# Recorded data
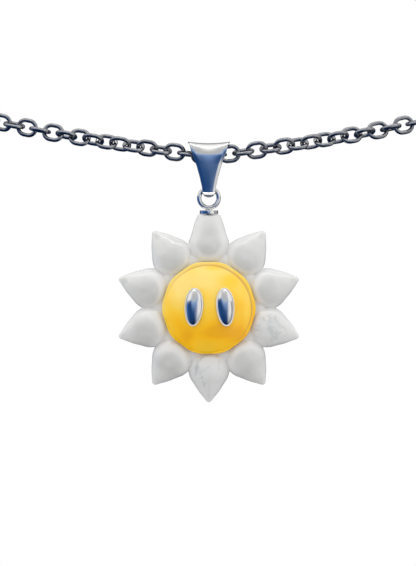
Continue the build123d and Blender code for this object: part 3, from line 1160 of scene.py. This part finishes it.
def studio_world():
    """A white backdrop, soft light on the stone, and the studio that the metal mirrors."""
    world = bpy.data.worlds.new("studio")
    add = node_adder(world)
    place = add("TexCoord")["Generated"]
    right, back, up = add("SeparateXYZ", {"Vector": place})
    height = add("MapRange", {"Value": up, "From Min": -1.0, "From Max": 1.0})["Result"]
    ahead = add("Math", {0: back, 1: -1.0}, operation="MULTIPLY")
    # Turn from the front, 0.5 straight ahead of the pendant, more to the viewer's right
    turn = add("Math", {0: right, 1: ahead["Value"]}, operation="ARCTAN2")
    around = add("MapRange", {"Value": turn["Value"], "From Min": -math.pi, "From Max": math.pi})
    leaning = add("Math", {0: up, 1: WALL_LEAN, 2: around["Result"]}, operation="MULTIPLY_ADD")
    stops = [(level, linear(code)) for level, code in WALLS]
    walls = add("ValToRGB", {"Fac": leaning["Value"]}, stops=stops)
    # The studio is dark blue below the pendant, and the dark comes highest behind it
    slope = add("Math", {0: back, 1: -0.14, 2: up}, operation="MULTIPLY_ADD")
    depth = add("MapRange", {"Value": slope["Value"], "From Min": -0.1, "From Max": -0.8})
    behind = add("MapRange", {"Value": back, "From Min": 0.42, "From Max": 0.6})
    # The ceiling's lower edge is bowed: it comes lowest straight ahead
    side = add("Math", {0: right, 1: right}, operation="MULTIPLY")["Value"]
    bow = add("MapRange", {"Value": side, "From Max": 0.2, "To Max": -0.12})
    bowed = add("Math", {0: height, 1: bow["Result"]}, operation="ADD")
    stops = [(level, linear(code, cover)) for level, code, cover in CEILING]
    ceiling = add("ValToRGB", {"Fac": bowed["Value"]}, stops=stops)
    # It is whiter to the sides, and grey behind the pendant
    sides = add("MapRange", {"Value": side, "From Min": 0.08, "From Max": 0.35})
    stops = [(level, (bright, bright, bright, 1.0)) for level, bright in SOFT_LIGHT]
    soft = add("ValToRGB", {"Fac": height}, stops=stops)
    rays = add("LightPath")
    # Each layer: its name, the layer under it, its share, and the layer or colour that it adds
    layers = {"walls": walls["Color"], "ceiling": ceiling["Color"], "soft": soft["Color"]}
    for name, under, share, added in (
        ("dark floor", "walls", depth["Result"], "#0D2142"),
        ("below", "dark floor", behind["Result"], "#1C3355"),
        ("white sides", "ceiling", sides["Result"], "#F4F4F6"),
        ("overhead", "white sides", behind["Result"], "#A4A4AB"),
        ("mirrored", "below", ceiling["Alpha"], "overhead"),
        ("lit", "soft", rays["Is Glossy Ray"], "mirrored"),
        ("seen", "lit", rays["Is Camera Ray"], "#FFFFFF"),
    ):
        over = layers[added] if added in layers else linear(added)
        inputs = {MIX_FACTOR: share, MIX_A: layers[under], MIX_B: over}
        layers[name] = add("Mix", inputs, data_type="RGBA")[MIX_RESULT]
    glow = add("Background", {"Color": layers["seen"]})
    add("OutputWorld", {"Surface": glow["Background"]})
    return world


class PENDANT_OT_stage(bpy.types.Operator):
    """Adds the pale floor, the studio's light and the camera"""

    bl_idname = "pendant.stage"
    bl_label = "Stage"

    def execute(self, context):
        settings = context.scene.pendant_stage
        scene = context.scene
        scene.view_settings.view_transform = "Standard"
        scene.view_settings.look = "None"

        mesh = bpy.data.meshes.new("floor")
        half = FLOOR_HALF * MM
        drop = -settings.floor_drop
        corners = [(-half, -half, drop), (half, -half, drop), (half, half, drop), (-half, half, drop)]
        mesh.from_pydata(corners, [], [(0, 1, 2, 3)])
        mesh.materials.append(make_material(matt_backdrop_paper, settings.floor_colour))
        floor = bpy.data.objects.new("floor", mesh)
        scene.collection.objects.link(floor)
        # The metal mirrors the dark studio below it, not the paper, and the paper lights nothing
        floor.visible_glossy = False
        floor.visible_diffuse = False

        camera_data = bpy.data.cameras.new("camera")
        camera_data.lens = CAMERA_LENS
        camera_data.sensor_width = CAMERA_SENSOR
        camera_data.clip_start = CAMERA_NEAREST * MM
        camera = bpy.data.objects.new("camera", camera_data)
        camera.location = Vector((CAMERA_RIGHT, FRONT_Y - CAMERA_AHEAD, FRONT_Z - CAMERA_DOWN)) * MM
        camera.rotation_euler = (math.pi / 2, 0, 0)
        scene.collection.objects.link(camera)
        scene.camera = camera

        flower = Vector(FLOWER_MIDDLE) * MM
        lamp_data = bpy.data.lights.new("overhead_strip", "AREA")
        lamp_data.shape = "RECTANGLE"
        lamp_data.size = LAMP_LENGTH * MM
        lamp_data.size_y = LAMP_WIDTH * MM
        lamp_data.energy = LAMP_WATTS
        lamp = bpy.data.objects.new("overhead_strip", lamp_data)
        lamp.location = flower + Vector((0.0, -LAMP_AHEAD, LAMP_UP)) * MM
        lamp.rotation_euler = (flower - lamp.location).to_track_quat("-Z", "Y").to_euler()
        scene.collection.objects.link(lamp)
        scene.world = studio_world()
        return {"FINISHED"}


class PENDANT_PT_panel(bpy.types.Panel):
    """The pendant's sizes and pieces"""

    bl_label = "Flower pendant"
    bl_idname = "PENDANT_PT_panel"
    bl_space_type = "VIEW_3D"
    bl_region_type = "UI"
    bl_category = "Flower pendant"

    def draw(self, context):
        for operator, key, group in PIECES:
            box = self.layout.box()
            settings = getattr(context.scene, key)
            for name in group.__annotations__:
                box.prop(settings, name)
            box.operator(operator.bl_idname)


# Each operator, with the scene property that holds its settings, in the order of making
PIECES = (
    (PENDANT_OT_stage, "pendant_stage", StageSettings),
    (PENDANT_OT_chain, "pendant_chain", ChainSettings),
    (PENDANT_OT_bail, "pendant_bail", BailSettings),
    (PENDANT_OT_ring, "pendant_ring", RingSettings),
    (PENDANT_OT_petals, "pendant_petals", PetalSettings),
    (PENDANT_OT_centre, "pendant_centre", CentreSettings),
    (PENDANT_OT_studs, "pendant_studs", StudSettings),
)


def register():
    for operator, key, group in PIECES:
        bpy.utils.register_class(group)
        bpy.utils.register_class(operator)
        setattr(bpy.types.Scene, key, bpy.props.PointerProperty(type=group))
    bpy.utils.register_class(PENDANT_PT_panel)


def unregister():
    bpy.utils.unregister_class(PENDANT_PT_panel)
    for operator, key, group in reversed(PIECES):
        delattr(bpy.types.Scene, key)
        bpy.utils.unregister_class(operator)
        bpy.utils.unregister_class(group)


def main():
    register()
    bpy.ops.pendant.stage()
    bpy.ops.pendant.chain()
    bpy.ops.pendant.bail()
    bpy.ops.pendant.ring()
    bpy.ops.pendant.petals()
    bpy.ops.pendant.centre()
    bpy.ops.pendant.studs()


if __name__ == "__main__":
    main()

# Task brief
Restate the data above word for word, please.

# Response to this task
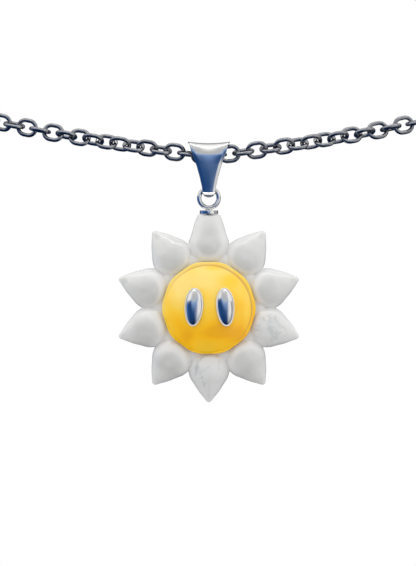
Continue the build123d and Blender code for this object: part 3, from line 1160 of scene.py. This part finishes it.
def studio_world():
    """A white backdrop, soft light on the stone, and the studio that the metal mirrors."""
    world = bpy.data.worlds.new("studio")
    add = node_adder(world)
    place = add("TexCoord")["Generated"]
    right, back, up = add("SeparateXYZ", {"Vector": place})
    height = add("MapRange", {"Value": up, "From Min": -1.0, "From Max": 1.0})["Result"]
    ahead = add("Math", {0: back, 1: -1.0}, operation="MULTIPLY")
    # Turn from the front, 0.5 straight ahead of the pendant, more to the viewer's right
    turn = add("Math", {0: right, 1: ahead["Value"]}, operation="ARCTAN2")
    around = add("MapRange", {"Value": turn["Value"], "From Min": -math.pi, "From Max": math.pi})
    leaning = add("Math", {0: up, 1: WALL_LEAN, 2: around["Result"]}, operation="MULTIPLY_ADD")
    stops = [(level, linear(code)) for level, code in WALLS]
    walls = add("ValToRGB", {"Fac": leaning["Value"]}, stops=stops)
    # The studio is dark blue below the pendant, and the dark comes highest behind it
    slope = add("Math", {0: back, 1: -0.14, 2: up}, operation="MULTIPLY_ADD")
    depth = add("MapRange", {"Value": slope["Value"], "From Min": -0.1, "From Max": -0.8})
    behind = add("MapRange", {"Value": back, "From Min": 0.42, "From Max": 0.6})
    # The ceiling's lower edge is bowed: it comes lowest straight ahead
    side = add("Math", {0: right, 1: right}, operation="MULTIPLY")["Value"]
    bow = add("MapRange", {"Value": side, "From Max": 0.2, "To Max": -0.12})
    bowed = add("Math", {0: height, 1: bow["Result"]}, operation="ADD")
    stops = [(level, linear(code, cover)) for level, code, cover in CEILING]
    ceiling = add("ValToRGB", {"Fac": bowed["Value"]}, stops=stops)
    # It is whiter to the sides, and grey behind the pendant
    sides = add("MapRange", {"Value": side, "From Min": 0.08, "From Max": 0.35})
    stops = [(level, (bright, bright, bright, 1.0)) for level, bright in SOFT_LIGHT]
    soft = add("ValToRGB", {"Fac": height}, stops=stops)
    rays = add("LightPath")
    # Each layer: its name, the layer under it, its share, and the layer or colour that it adds
    layers = {"walls": walls["Color"], "ceiling": ceiling["Color"], "soft": soft["Color"]}
    for name, under, share, added in (
        ("dark floor", "walls", depth["Result"], "#0D2142"),
        ("below", "dark floor", behind["Result"], "#1C3355"),
        ("white sides", "ceiling", sides["Result"], "#F4F4F6"),
        ("overhead", "white sides", behind["Result"], "#A4A4AB"),
        ("mirrored", "below", ceiling["Alpha"], "overhead"),
        ("lit", "soft", rays["Is Glossy Ray"], "mirrored"),
        ("seen", "lit", rays["Is Camera Ray"], "#FFFFFF"),
    ):
        over = layers[added] if added in layers else linear(added)
        inputs = {MIX_FACTOR: share, MIX_A: layers[under], MIX_B: over}
        layers[name] = add("Mix", inputs, data_type="RGBA")[MIX_RESULT]
    glow = add("Background", {"Color": layers["seen"]})
    add("OutputWorld", {"Surface": glow["Background"]})
    return world


class PENDANT_OT_stage(bpy.types.Operator):
    """Adds the pale floor, the studio's light and the camera"""

    bl_idname = "pendant.stage"
    bl_label = "Stage"

    def execute(self, context):
        settings = context.scene.pendant_stage
        scene = context.scene
        scene.view_settings.view_transform = "Standard"
        scene.view_settings.look = "None"

        mesh = bpy.data.meshes.new("floor")
        half = FLOOR_HALF * MM
        drop = -settings.floor_drop
        corners = [(-half, -half, drop), (half, -half, drop), (half, half, drop), (-half, half, drop)]
        mesh.from_pydata(corners, [], [(0, 1, 2, 3)])
        mesh.materials.append(make_material(matt_backdrop_paper, settings.floor_colour))
        floor = bpy.data.objects.new("floor", mesh)
        scene.collection.objects.link(floor)
        # The metal mirrors the dark studio below it, not the paper, and the paper lights nothing
        floor.visible_glossy = False
        floor.visible_diffuse = False

        camera_data = bpy.data.cameras.new("camera")
        camera_data.lens = CAMERA_LENS
        camera_data.sensor_width = CAMERA_SENSOR
        camera_data.clip_start = CAMERA_NEAREST * MM
        camera = bpy.data.objects.new("camera", camera_data)
        camera.location = Vector((CAMERA_RIGHT, FRONT_Y - CAMERA_AHEAD, FRONT_Z - CAMERA_DOWN)) * MM
        camera.rotation_euler = (math.pi / 2, 0, 0)
        scene.collection.objects.link(camera)
        scene.camera = camera

        flower = Vector(FLOWER_MIDDLE) * MM
        lamp_data = bpy.data.lights.new("overhead_strip", "AREA")
        lamp_data.shape = "RECTANGLE"
        lamp_data.size = LAMP_LENGTH * MM
        lamp_data.size_y = LAMP_WIDTH * MM
        lamp_data.energy = LAMP_WATTS
        lamp = bpy.data.objects.new("overhead_strip", lamp_data)
        lamp.location = flower + Vector((0.0, -LAMP_AHEAD, LAMP_UP)) * MM
        lamp.rotation_euler = (flower - lamp.location).to_track_quat("-Z", "Y").to_euler()
        scene.collection.objects.link(lamp)
        scene.world = studio_world()
        return {"FINISHED"}


class PENDANT_PT_panel(bpy.types.Panel):
    """The pendant's sizes and pieces"""

    bl_label = "Flower pendant"
    bl_idname = "PENDANT_PT_panel"
    bl_space_type = "VIEW_3D"
    bl_region_type = "UI"
    bl_category = "Flower pendant"

    def draw(self, context):
        for operator, key, group in PIECES:
            box = self.layout.box()
            settings = getattr(context.scene, key)
            for name in group.__annotations__:
                box.prop(settings, name)
            box.operator(operator.bl_idname)


# Each operator, with the scene property that holds its settings, in the order of making
PIECES = (
    (PENDANT_OT_stage, "pendant_stage", StageSettings),
    (PENDANT_OT_chain, "pendant_chain", ChainSettings),
    (PENDANT_OT_bail, "pendant_bail", BailSettings),
    (PENDANT_OT_ring, "pendant_ring", RingSettings),
    (PENDANT_OT_petals, "pendant_petals", PetalSettings),
    (PENDANT_OT_centre, "pendant_centre", CentreSettings),
    (PENDANT_OT_studs, "pendant_studs", StudSettings),
)


def register():
    for operator, key, group in PIECES:
        bpy.utils.register_class(group)
        bpy.utils.register_class(operator)
        setattr(bpy.types.Scene, key, bpy.props.PointerProperty(type=group))
    bpy.utils.register_class(PENDANT_PT_panel)


def unregister():
    bpy.utils.unregister_class(PENDANT_PT_panel)
    for operator, key, group in reversed(PIECES):
        delattr(bpy.types.Scene, key)
        bpy.utils.unregister_class(operator)
        bpy.utils.unregister_class(group)


def main():
    register()
    bpy.ops.pendant.stage()
    bpy.ops.pendant.chain()
    bpy.ops.pendant.bail()
    bpy.ops.pendant.ring()
    bpy.ops.pendant.petals()
    bpy.ops.pendant.centre()
    bpy.ops.pendant.studs()


if __name__ == "__main__":
    main()